FoundationVision / Groma

[ECCV2024] Grounded Multimodal Large Language Model with Localized Visual Tokenization
https://groma-mllm.github.io/
Apache License 2.0
568 stars 61 forks source link

Referring multiple regions in the image #35

Open Deepayan137 opened 1 week ago

Deepayan137 commented 1 week ago

Hi,

Thank you for your excellent work. I have been playing with the run_grom.py file and was wondering whether it is possible to provide multiple region bounding boxes to the model and ask it to describe them together. I was looking at the qualitative examples, and we can provide only one bounding box as an input to the model.
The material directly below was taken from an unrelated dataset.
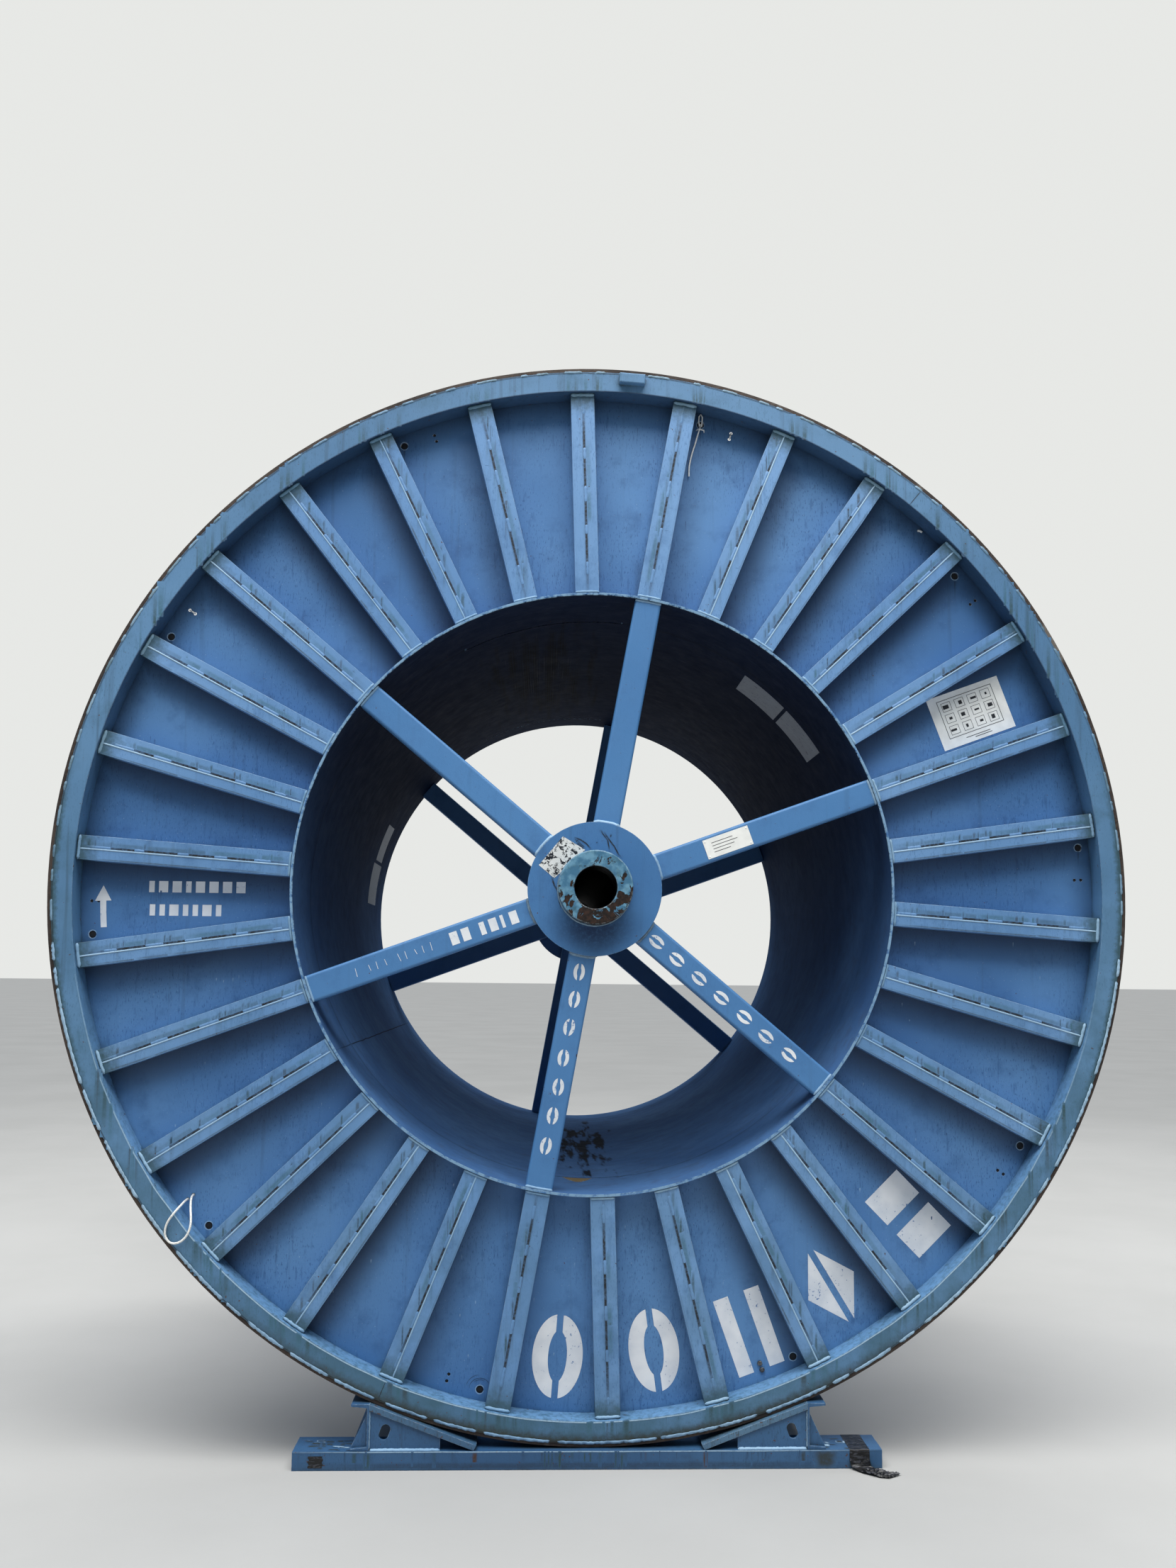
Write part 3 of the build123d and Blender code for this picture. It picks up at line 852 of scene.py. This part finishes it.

Can you please tell me whether we can provide multiple region bounding boxes as an input, and if we can, can you provide a short example of how to do it?

Thank you

machuofan commented 1 week ago

Yes, this framework theoretically supports multiple referring regions as input. For example, you can do this by prompting the model with Please briefly describe <roi><refer_box></roi> <refer_feat> and <roi><refer_box></roi> <refer_feat> and setting the box coordinates here.

However, it is possible that you get unexpected answers. This is because the provided model has not been trained on data with multiple referring regions as input. Anyway, feel free to have a try.

Deepayan137 commented 2 days ago

Thank you for the reply. So if we refer to multiple regions then we pass a list of tensor (normalized bounding box co-ordinates)?